Improved Materials and Structures for Large Area Cryogenic Detector Windows

Award Information
Agency:
Department of Energy
Branch
n/a
Amount:
$148,742.66
Award Year:
2014
Program:
SBIR
Phase:
Phase I
Contract:
DE-SC0011270
Agency Tracking Number:
209547
Solicitation Year:
2014
Solicitation Topic Code:
03b
Solicitation Number:
DE-FOA-0000969
Small Business Information
Luxel Corporation
60 Saltspring Dr., Friday Harbor, WA, 98250-9026
Hubzone Owned:
N
Socially and Economically Disadvantaged:
N
Woman Owned:
N
Duns:
067760363
Principal Investigator:
Bruce Lairson
Dr.
(360) 378-4137
bruce.lairson@luxel.com
Business Contact:
Dianne Hall
Dr.
(360) 378-4137
Dianne.Hall@luxel.com
Research Institution:
n/a
Abstract
Cryogenic soft X-ray detectors are enabling new analytical capabilities for science, engineering, materials characterization, and time-resolved studies.
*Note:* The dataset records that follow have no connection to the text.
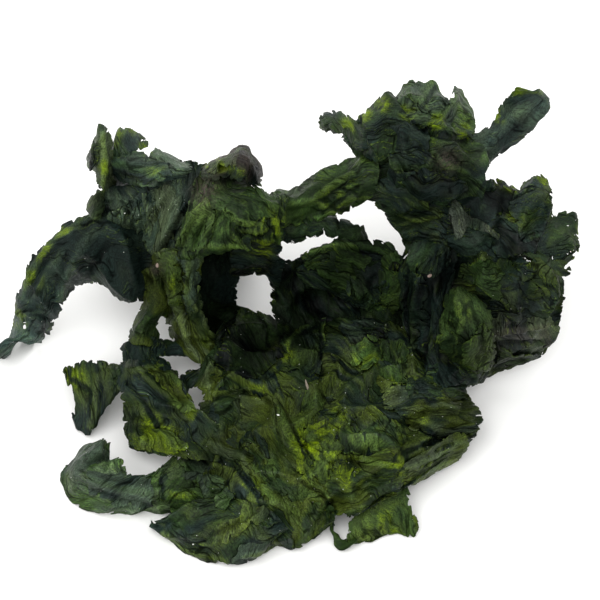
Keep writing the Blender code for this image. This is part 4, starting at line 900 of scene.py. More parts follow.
def grainOf(s, t, seed, look):  # the blade's coordinates along and across its creases, bent as they are
    turn = math.radians(look["flow"])
    along = s * math.cos(turn) + t * math.sin(turn)
    aside = t * math.cos(turn) - s * math.sin(turn)
    bend = noiseOf(seed * 31 + 7)
    warp = look["warp"]
    return (
        along + warp * bend(along / 15 + 30, aside / 15 + 11),
        aside + warp * bend(along / 15, aside / 15) + warp / 3 * bend(along / 5 + 9, aside / 5),
    )


def crumple(along, aside, s, t, seed, look):
    # the creases of a sheet that shrank as it dried: soft folds along the grain, and straight sharp
    # creases that lie in bundles, tight in some places and sparse in others
    bend = noiseOf(seed * 31 + 7)
    tight = np.clip(0.85 + 1.5 * bend(along / 17 + 40, aside / 17 + 3), 0.2, 1.8)
    lift = np.zeros(s.shape)
    for band, (across, longer, depth, narrow) in enumerate(softBands):
        x, y = along / across / longer, aside / across
        upward = roofs(noiseOf(seed * 31 + 11 + band), x, y, narrow)
        downward = roofs(noiseOf(seed * 31 + 17 + band), x + 5, y + 5, narrow)
        lift += depth * (upward - 0.8 * downward)
    rng = np.random.default_rng(seed * 31 + 23)
    low, high = (s.min(), t.min()), (s.max(), t.max())
    area = (high[0] - low[0]) * (high[1] - low[1])
    alongGrid, asideGrid = s[:, s.shape[1] // 2], t[t.shape[0] // 2]
    for each, shortest, longest, half, depth in sharpCreases:
        for _ in range(round(look["creases"] * area / each)):
            x, y = rng.uniform(low[0], high[0]), rng.uniform(low[1], high[1])
            swing = bend(np.array([x / 19 + 50]), np.array([y / 19]))[0]
            heading = math.radians(look["flow"]) + 1.6 * swing + rng.normal(0, 0.22)
            reach = rng.uniform(shortest, longest) / 2
            height = depth * rng.uniform(0.5, 1.2) * rng.choice([1.0, -0.9])
            lean = rng.choice([-1, 1]) * rng.uniform(0.3, 0.85)  # one side of a crease is steeper
            rows = slice(*np.searchsorted(alongGrid, [x - reach - half, x + reach + half]))
            columns = slice(*np.searchsorted(asideGrid, [y - reach - half, y + reach + half]))
            ds, dt = s[rows, columns] - x, t[rows, columns] - y
            ahead = ds * math.cos(heading) + dt * math.sin(heading)
            beside = dt * math.cos(heading) - ds * math.sin(heading) + 0.04 * lean * ahead**2 / half**0.5
            flank = np.abs(beside) / (half * (1 + lean * np.sign(beside)))
            ends = np.clip(1 - (ahead / reach) ** 2, 0, 1)
            lift[rows, columns] += height * ends * np.clip(1 - flank, 0, 1) * tight[rows, columns]
    return lift


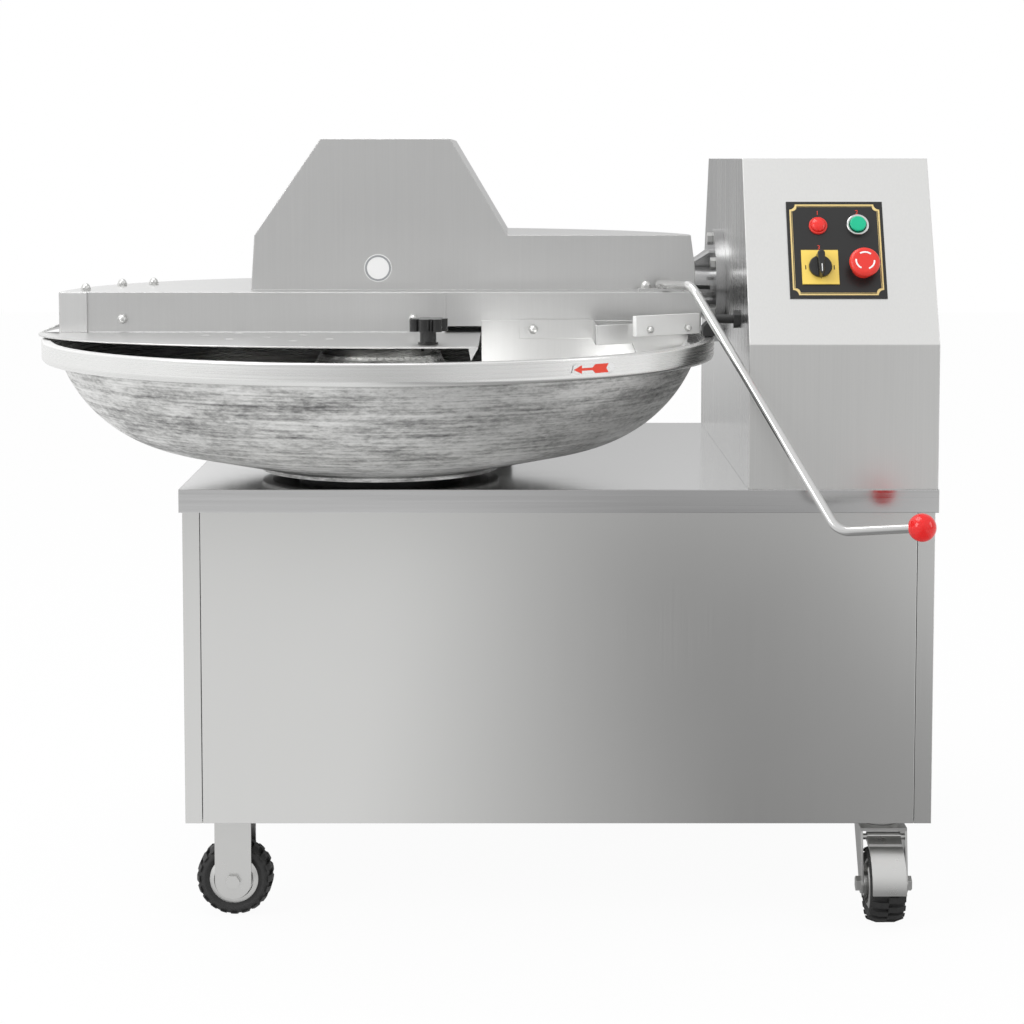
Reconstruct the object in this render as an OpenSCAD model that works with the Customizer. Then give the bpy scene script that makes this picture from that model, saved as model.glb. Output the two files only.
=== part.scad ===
// Bowl cutter on castors: a turning bowl, three sickle knives under a hinged hood,
// a sloped control tower and a cabinet that holds the two drives.
// The origin is on the floor, under the centre of the whole machine.

/* [Deck and cabinet] */
// Width of the deck
deck_w = 980; // [940:5:1100]
// Depth of the deck
deck_d = 765; // [740:5:900]
// Height of the deck's top face above the floor
deck_z = 575; // [560:1:580]
// Height of the deck's turned-down lip
deck_lip = 30; // [20:1:40]
// Thickness of the deck and tower sheet
sheet_t = 2; // [1.5:0.5:3]
// How far the cabinet's faces stand in from the lip
cab_inset = 4; // [3.5:0.5:8]
// Side of the frame's square tubes
tube_w = 22; // [20:1:30]
// Wall of the frame's square tubes
tube_t = 2; // [1.5:0.5:3]
// Thickness of the cabinet's panels
panel_t = 1.5; // [1:0.5:2]
// Depth of the fold round a panel's edge
panel_fold = 12; // [8:1:16]
// Gap beside a panel
panel_gap = 1; // [0.5:0.5:2]
// Thickness of the floor plate
floor_t = 3; // [2:1:6]

/* [Castors] */
// Height from the floor to the cabinet
castor_h = 136; // [130:1:145]
// Radius of a wheel
wheel_r = 50; // [45:1:52]
// Width of a tyre
tyre_w = 46; // [40:1:48]
// Radius of a wheel's hub
hub_r = 32; // [26:1:36]
// Width of a hub, and of the gap in a fork with its play
hub_w = 54; // [50:1:60]
// How far a castor's centre stands in from the deck's edges
castor_in = 62; // [60:1:90]
// How far a swivelling wheel trails behind its pivot
trail = 38; // [30:1:42]
// Thickness of the fork plates
fork_t = 3; // [2:0.5:4]
// Radius of a wheel's axle
axle_r = 6; // [5:0.5:8]

/* [Bowl] */
// Outer radius of the bowl's rim
bowl_r = 450; // [446:1:456]
// Height of the rim's top face
rim_z = 762; // [758:1:764]
// Height of the rim's band
rim_h = 28; // [20:1:32]
// Width of the rim's top face
rim_w = 13; // [8:1:16]
// Distance from the deck's left edge to the bowl's axis
bowl_from_left = 251.4; // [240:0.2:270]
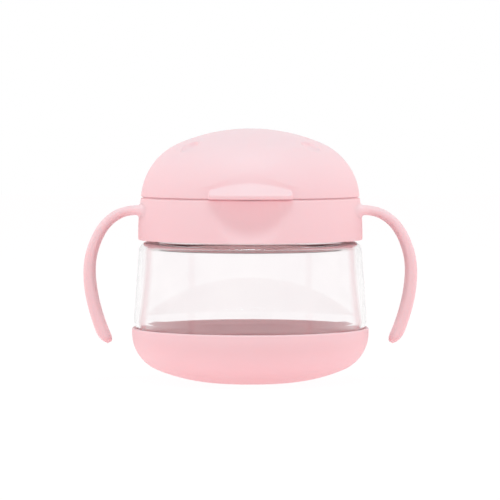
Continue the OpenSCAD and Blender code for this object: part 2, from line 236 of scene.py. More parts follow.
# Injection-moulded polypropylene with a fine spark-eroded grain: an even pastel with a broad soft sheen.
# The grain is about 0.05 mm on a real mould and is drawn at 0.35 mm, or it wouldn't show at all.
polypropylene = dict(pale="#F8D5D9", deep="#F7D1D6", patchMm=26, grainMm=0.35, grainDepthMm=0.006,
                     grainDetail=3.0, grainBite=0.6, bump=0.35, roughLow=0.52, roughHigh=0.62, ior=1.49,
                     skin=0.15, skinTint=(1.0, 0.4, 0.35), skinMm=1.5, sheen=0.0)

# Overmoulded thermoplastic elastomer from a blasted mould: matt and slightly rubbery, in the same pink,
# with a faint velvet sheen at its edges. The blasting is drawn at 0.5 mm, some three times as coarse as real.
elastomer = dict(pale="#F8D5D9", deep="#F6D0D5", patchMm=30, grainMm=0.5, grainDepthMm=0.012,
                 grainDetail=4.0, grainBite=0.65, bump=0.4, roughLow=0.55, roughHigh=0.68, ior=1.50,
                 skin=0.15, skinTint=(1.0, 0.4, 0.35), skinMm=2.0, sheen=0.1)

# Moulded silicone: milky, slightly see-through at its thin edges, with a dry silky surface. The mould's
# texture, near 0.1 mm, is drawn at 0.4 mm.
siliconeLook = dict(pale="#F6EAE9", deep="#F1E0DF", patchMm=14, grainMm=0.4, grainDepthMm=0.008,
                    grainDetail=3.0, grainBite=0.6, bump=0.3, roughLow=0.42, roughHigh=0.55, ior=1.41,
                    skin=0.35, skinTint=(1.0, 0.7, 0.65), skinMm=2.5, sheen=0.0)

# Clear copolyester from a polished mould: glassy, with a faint waviness of the moulded wall in its
# highlights. Lamps shine through it as through a thin wall, so what stands behind isn't in a dark shade.
copolyester = dict(tint="#FEFCFC", haze="#F8F5F6", ior=1.54, waveMm=18, waveDepthMm=0.02,
                   roughLow=0.01, roughHigh=0.035, shadowTint="#FCFAFA")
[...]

X-ray microcalorimeter detectors are increasingly being used at synchrotron light sources, with scanning electron microscopes and other analytical instrumentation. These detectors must be protected from the environments in which they operate by soft X-ray transparent windows. As the size of these detectors increases to improve their sensitivity, x-ray window area must also increase without otherwise compromising the instruments. Luxel proposes two types of innovations in Phase 1, pressure windows with improved structural grids and improved filter membranes. The new grid design and fabrication concepts overcome previous limitations of grid performance and cost. The improved membranes offer higher soft X-ray transparency, improved strength and reduced spectral artifacts. The Phase 1 effort will result in a suite of improved filter materials that can be combined in various ways to address the demanding requirements for pressure windows and radiation shields in cryogenic x-ray detectors. Luxel will generate large-area prototypes of each of the proposed grid innovations, and small- window prototypes incorporating the proposed membrane improvements. The Phase 1 work comprises two tasks for producing the large prototype grids, and three tasks to produce the improved membrane elements. Activities include precision alignment, mechanical design, vacuum coating, etching, and semiconductor-type lithography. Commercial Applications and Other Benefits: Windows will enable high resolution spectroscopy with advanced detectors at DOE user facilities. The new windows will enhance the measurement capability of current commercial instrumentation with increasingly large detectors. Future applications for the windows will be for detectors having increased sensitivity to identify trace organic phases, characterize microelectronic and nanofabricated components, and perform X-ray science. The innovation will improve capabilities in forensic science, nuclear forensics and X-ray astronomy.

* information listed above is at the time of submission.